--- begin Records provided ---

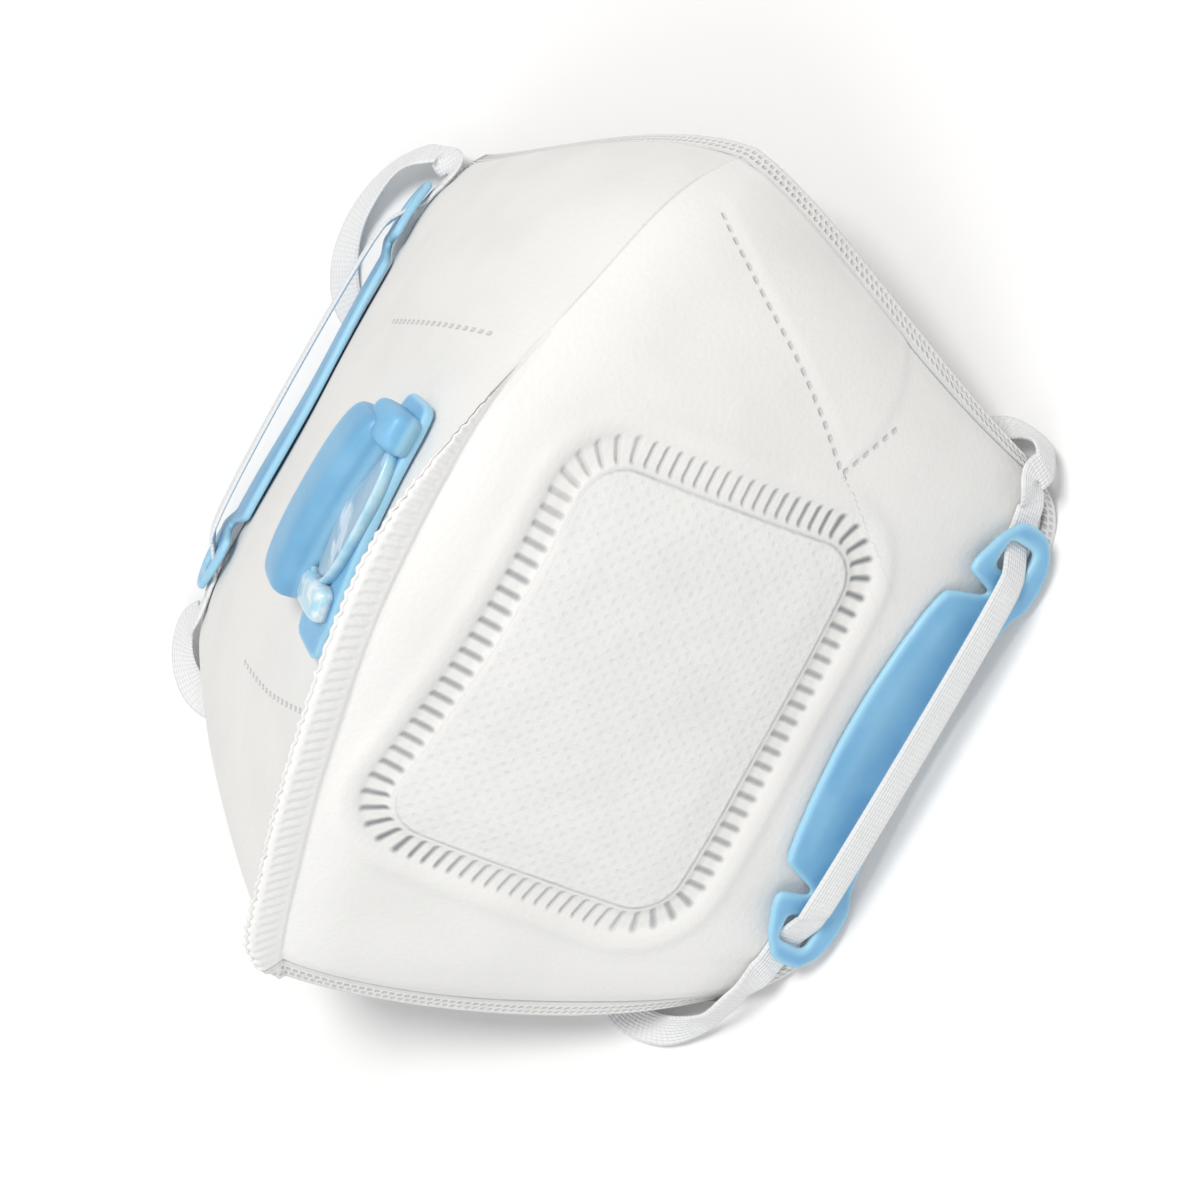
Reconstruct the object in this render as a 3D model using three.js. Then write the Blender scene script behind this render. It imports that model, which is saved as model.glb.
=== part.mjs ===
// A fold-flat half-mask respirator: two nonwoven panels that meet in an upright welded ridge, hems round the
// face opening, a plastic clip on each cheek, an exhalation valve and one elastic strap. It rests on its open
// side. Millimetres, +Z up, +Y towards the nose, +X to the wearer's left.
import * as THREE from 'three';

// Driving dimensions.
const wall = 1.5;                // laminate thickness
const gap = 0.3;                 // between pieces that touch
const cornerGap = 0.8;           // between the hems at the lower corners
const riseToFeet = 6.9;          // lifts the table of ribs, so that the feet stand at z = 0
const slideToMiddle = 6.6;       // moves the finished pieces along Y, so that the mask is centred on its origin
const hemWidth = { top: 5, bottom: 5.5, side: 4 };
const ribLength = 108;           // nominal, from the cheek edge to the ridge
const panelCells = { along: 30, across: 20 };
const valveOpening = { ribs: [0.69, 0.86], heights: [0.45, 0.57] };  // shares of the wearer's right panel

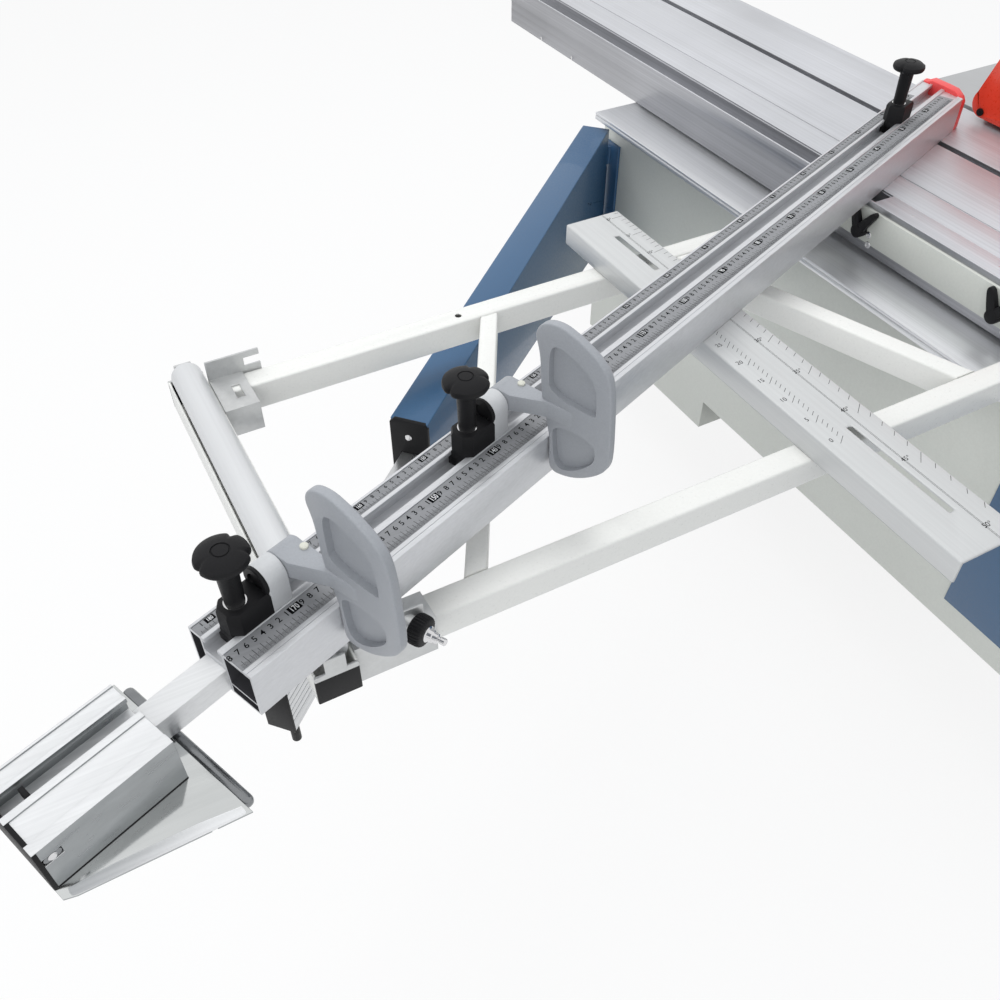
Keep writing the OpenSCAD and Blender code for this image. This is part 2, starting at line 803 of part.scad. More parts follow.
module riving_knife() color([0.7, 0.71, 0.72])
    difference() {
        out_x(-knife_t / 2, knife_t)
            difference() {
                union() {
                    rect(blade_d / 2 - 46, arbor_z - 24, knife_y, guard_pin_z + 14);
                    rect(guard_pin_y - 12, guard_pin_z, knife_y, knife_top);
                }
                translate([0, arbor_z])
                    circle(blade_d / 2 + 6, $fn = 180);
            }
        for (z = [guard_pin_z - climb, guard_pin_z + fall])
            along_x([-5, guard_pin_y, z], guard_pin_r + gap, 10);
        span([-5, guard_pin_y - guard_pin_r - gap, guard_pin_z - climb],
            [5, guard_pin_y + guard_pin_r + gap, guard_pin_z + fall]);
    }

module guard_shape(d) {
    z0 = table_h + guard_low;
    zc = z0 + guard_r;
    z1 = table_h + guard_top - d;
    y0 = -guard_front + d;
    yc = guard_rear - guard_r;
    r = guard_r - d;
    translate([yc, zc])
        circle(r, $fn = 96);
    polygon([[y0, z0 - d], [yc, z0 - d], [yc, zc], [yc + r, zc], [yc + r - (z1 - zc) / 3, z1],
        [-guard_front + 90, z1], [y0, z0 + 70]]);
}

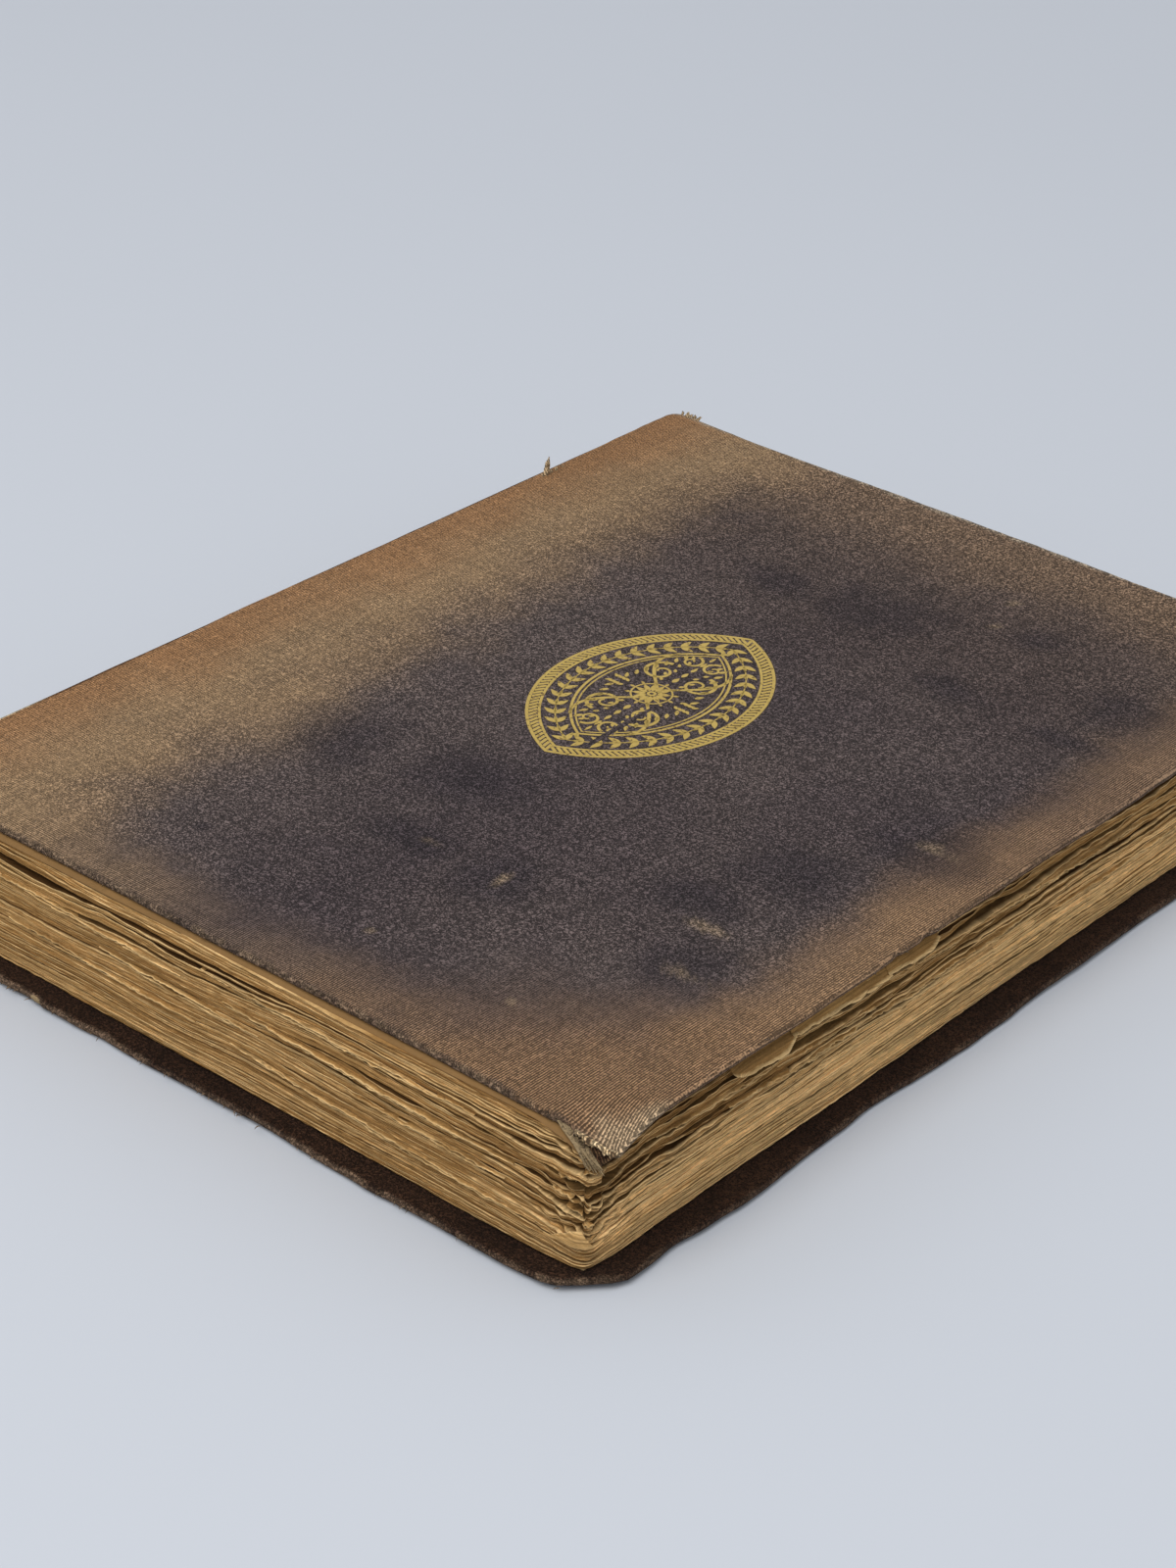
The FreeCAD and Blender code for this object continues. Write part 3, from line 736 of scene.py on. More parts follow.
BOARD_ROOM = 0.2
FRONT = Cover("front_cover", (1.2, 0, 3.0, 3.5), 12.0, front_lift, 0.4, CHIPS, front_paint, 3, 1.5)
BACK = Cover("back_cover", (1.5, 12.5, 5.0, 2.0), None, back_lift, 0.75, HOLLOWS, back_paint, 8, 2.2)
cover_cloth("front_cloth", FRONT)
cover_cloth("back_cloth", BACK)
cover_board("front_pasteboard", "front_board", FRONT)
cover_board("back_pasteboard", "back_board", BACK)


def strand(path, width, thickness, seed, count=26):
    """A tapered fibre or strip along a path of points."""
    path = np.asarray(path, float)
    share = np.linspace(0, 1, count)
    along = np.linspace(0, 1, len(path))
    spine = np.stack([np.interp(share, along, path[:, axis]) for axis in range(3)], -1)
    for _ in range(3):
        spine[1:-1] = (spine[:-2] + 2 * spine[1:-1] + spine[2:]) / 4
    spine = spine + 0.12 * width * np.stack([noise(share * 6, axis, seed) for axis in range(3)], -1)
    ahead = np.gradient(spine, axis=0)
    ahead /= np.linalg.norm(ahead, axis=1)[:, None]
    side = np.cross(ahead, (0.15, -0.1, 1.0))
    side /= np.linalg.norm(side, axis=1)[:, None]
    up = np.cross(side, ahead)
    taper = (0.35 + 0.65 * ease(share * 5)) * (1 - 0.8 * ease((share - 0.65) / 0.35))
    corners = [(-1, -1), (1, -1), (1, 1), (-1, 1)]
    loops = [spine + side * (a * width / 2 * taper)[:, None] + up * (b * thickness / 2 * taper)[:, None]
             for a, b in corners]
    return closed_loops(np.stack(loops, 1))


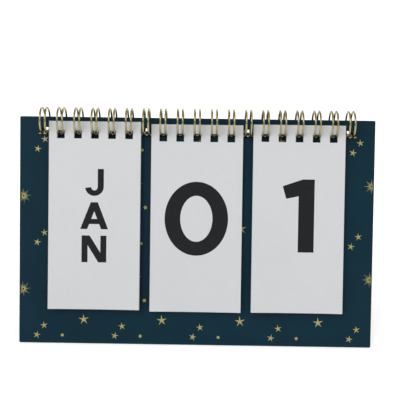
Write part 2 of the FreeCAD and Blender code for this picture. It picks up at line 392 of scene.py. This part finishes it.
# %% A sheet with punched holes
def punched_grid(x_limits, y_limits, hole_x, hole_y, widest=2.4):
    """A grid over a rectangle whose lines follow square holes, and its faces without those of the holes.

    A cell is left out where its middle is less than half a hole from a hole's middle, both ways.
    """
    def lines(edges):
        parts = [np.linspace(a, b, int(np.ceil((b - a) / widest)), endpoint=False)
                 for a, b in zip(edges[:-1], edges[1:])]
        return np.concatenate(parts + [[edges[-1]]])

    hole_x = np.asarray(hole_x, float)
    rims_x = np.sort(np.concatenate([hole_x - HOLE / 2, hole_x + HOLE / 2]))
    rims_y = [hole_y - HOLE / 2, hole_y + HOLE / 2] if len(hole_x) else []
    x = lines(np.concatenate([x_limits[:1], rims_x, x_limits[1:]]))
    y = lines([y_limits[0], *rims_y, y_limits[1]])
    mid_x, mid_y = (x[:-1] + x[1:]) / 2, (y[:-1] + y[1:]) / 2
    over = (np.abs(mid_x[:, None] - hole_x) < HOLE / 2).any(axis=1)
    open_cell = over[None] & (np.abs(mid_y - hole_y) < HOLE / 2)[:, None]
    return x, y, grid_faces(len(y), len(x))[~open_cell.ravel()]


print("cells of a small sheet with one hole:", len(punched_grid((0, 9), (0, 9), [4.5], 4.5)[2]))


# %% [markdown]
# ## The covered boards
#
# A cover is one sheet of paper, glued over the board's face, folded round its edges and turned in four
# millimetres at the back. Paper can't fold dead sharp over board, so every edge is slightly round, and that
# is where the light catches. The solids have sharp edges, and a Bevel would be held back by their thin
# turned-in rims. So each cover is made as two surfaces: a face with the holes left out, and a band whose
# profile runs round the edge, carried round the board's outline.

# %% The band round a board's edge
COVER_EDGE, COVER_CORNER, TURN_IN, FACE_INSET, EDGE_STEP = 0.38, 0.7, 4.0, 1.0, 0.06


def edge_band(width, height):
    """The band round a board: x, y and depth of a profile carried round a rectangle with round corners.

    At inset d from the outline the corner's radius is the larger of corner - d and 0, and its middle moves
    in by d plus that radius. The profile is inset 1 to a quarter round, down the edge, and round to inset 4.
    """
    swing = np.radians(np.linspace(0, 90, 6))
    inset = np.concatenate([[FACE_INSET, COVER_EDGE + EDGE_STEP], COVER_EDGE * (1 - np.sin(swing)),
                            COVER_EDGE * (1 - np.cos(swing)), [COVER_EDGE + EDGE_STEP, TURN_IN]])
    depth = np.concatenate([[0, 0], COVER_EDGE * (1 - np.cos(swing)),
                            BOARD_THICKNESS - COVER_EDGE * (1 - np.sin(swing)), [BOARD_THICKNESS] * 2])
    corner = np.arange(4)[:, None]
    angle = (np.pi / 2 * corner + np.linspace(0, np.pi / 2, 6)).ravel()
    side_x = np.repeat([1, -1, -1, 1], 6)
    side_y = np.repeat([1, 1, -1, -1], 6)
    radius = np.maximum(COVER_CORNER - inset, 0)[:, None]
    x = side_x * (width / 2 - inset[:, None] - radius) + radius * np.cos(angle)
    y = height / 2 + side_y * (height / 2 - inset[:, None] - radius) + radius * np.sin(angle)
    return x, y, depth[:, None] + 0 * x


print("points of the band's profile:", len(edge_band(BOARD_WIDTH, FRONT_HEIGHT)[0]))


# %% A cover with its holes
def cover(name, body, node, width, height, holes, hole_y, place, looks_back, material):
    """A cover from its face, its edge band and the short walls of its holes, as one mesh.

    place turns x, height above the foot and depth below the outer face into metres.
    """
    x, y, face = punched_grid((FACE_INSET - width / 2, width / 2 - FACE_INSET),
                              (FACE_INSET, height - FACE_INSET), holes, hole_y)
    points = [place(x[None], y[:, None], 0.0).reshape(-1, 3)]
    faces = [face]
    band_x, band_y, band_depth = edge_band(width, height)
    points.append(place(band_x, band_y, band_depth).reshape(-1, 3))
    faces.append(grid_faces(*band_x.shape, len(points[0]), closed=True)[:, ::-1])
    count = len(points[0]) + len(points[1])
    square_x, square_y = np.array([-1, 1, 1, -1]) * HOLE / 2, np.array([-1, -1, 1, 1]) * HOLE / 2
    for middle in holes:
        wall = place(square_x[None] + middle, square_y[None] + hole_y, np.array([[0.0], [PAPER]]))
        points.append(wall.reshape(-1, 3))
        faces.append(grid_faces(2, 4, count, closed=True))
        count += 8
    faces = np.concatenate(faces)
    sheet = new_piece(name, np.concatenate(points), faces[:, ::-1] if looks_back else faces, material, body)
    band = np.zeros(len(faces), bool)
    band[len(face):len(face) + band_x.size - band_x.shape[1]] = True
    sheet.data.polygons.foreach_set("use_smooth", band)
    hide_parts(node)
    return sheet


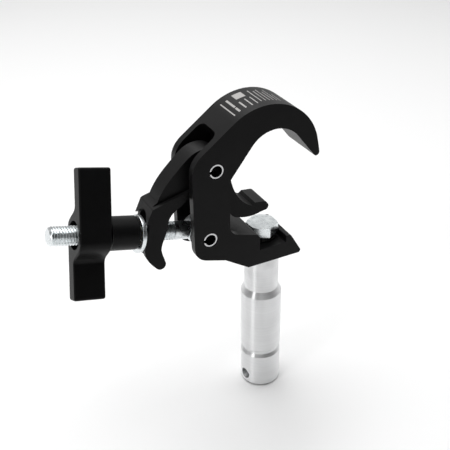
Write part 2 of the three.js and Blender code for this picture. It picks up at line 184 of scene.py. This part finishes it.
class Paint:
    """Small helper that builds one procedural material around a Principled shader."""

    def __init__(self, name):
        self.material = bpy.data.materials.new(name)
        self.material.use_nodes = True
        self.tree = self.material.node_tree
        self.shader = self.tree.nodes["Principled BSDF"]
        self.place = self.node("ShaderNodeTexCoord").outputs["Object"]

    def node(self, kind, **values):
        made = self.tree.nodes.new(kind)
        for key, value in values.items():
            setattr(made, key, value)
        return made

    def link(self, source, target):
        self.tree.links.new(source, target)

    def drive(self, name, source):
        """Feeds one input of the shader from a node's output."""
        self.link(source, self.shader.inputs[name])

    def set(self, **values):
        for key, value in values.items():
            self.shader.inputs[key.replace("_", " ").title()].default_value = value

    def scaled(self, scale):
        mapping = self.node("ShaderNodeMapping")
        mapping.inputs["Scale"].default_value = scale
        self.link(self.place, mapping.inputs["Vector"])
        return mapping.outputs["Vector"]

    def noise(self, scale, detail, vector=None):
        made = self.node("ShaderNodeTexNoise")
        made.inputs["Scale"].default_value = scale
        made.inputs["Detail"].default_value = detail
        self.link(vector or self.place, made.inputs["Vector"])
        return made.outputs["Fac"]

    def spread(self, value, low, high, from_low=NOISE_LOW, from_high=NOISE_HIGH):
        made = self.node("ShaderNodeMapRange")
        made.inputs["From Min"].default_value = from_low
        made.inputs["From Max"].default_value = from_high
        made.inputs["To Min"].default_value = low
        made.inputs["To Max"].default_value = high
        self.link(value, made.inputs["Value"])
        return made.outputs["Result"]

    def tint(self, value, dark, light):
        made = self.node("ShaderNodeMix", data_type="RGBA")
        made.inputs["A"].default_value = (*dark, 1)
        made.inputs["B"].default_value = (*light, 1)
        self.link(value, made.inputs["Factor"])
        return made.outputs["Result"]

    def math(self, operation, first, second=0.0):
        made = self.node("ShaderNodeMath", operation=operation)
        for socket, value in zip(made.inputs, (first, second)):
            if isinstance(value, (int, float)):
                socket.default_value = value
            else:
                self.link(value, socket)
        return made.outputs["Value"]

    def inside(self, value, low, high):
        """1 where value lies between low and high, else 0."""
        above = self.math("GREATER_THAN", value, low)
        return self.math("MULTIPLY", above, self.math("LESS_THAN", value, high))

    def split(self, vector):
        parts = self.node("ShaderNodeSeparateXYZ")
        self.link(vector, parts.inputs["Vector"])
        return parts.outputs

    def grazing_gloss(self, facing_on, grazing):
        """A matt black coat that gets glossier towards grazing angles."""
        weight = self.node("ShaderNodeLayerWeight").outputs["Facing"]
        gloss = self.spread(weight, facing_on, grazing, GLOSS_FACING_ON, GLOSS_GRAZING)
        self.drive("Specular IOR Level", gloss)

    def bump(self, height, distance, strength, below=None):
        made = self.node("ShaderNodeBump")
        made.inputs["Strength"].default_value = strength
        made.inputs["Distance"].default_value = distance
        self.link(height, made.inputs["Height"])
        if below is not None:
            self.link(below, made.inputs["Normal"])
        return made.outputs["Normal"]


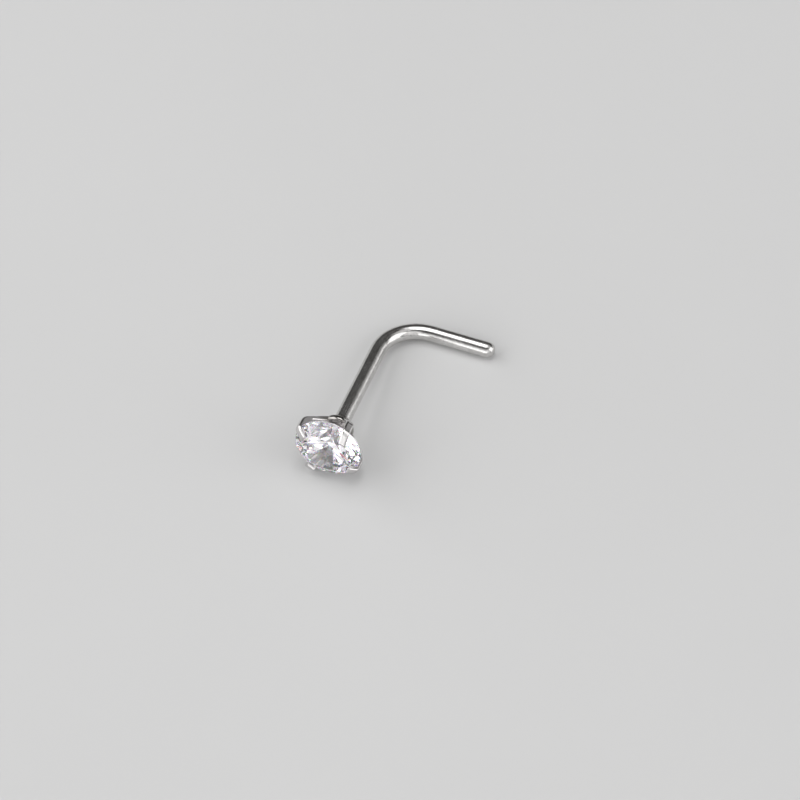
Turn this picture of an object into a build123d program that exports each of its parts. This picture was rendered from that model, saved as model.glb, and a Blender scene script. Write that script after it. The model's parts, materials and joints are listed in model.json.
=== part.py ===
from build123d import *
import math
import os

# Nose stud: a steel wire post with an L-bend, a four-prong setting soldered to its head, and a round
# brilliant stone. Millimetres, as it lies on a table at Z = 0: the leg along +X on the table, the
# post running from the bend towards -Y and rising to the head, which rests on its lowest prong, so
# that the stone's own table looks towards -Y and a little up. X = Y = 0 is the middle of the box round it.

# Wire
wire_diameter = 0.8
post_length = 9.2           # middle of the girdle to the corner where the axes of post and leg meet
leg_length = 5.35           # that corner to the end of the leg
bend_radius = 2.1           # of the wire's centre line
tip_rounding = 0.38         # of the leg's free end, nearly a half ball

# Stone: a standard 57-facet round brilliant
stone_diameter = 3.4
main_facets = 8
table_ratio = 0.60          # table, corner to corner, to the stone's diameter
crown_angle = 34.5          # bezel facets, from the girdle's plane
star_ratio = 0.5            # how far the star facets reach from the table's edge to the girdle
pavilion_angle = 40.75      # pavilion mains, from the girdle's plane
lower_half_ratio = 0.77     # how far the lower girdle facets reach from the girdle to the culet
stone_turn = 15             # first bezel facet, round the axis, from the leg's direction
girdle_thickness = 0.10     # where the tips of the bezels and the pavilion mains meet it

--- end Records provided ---

* _To do_: Take the lines from the start of the material to the line with "wearer's right panel", both included, and transcribe them exactly without the pictures.

* _Reply to the task_:
Reconstruct the object in this render as a 3D model using three.js. Then write the Blender scene script behind this render. It imports that model, which is saved as model.glb.
=== part.mjs ===
// A fold-flat half-mask respirator: two nonwoven panels that meet in an upright welded ridge, hems round the
// face opening, a plastic clip on each cheek, an exhalation valve and one elastic strap. It rests on its open
// side. Millimetres, +Z up, +Y towards the nose, +X to the wearer's left.
import * as THREE from 'three';

// Driving dimensions.
const wall = 1.5;                // laminate thickness
const gap = 0.3;                 // between pieces that touch
const cornerGap = 0.8;           // between the hems at the lower corners
const riseToFeet = 6.9;          // lifts the table of ribs, so that the feet stand at z = 0
const slideToMiddle = 6.6;       // moves the finished pieces along Y, so that the mask is centred on its origin
const hemWidth = { top: 5, bottom: 5.5, side: 4 };
const ribLength = 108;           // nominal, from the cheek edge to the ridge
const panelCells = { along: 30, across: 20 };
const valveOpening = { ribs: [0.69, 0.86], heights: [0.45, 0.57] };  // shares of the wearer's right panel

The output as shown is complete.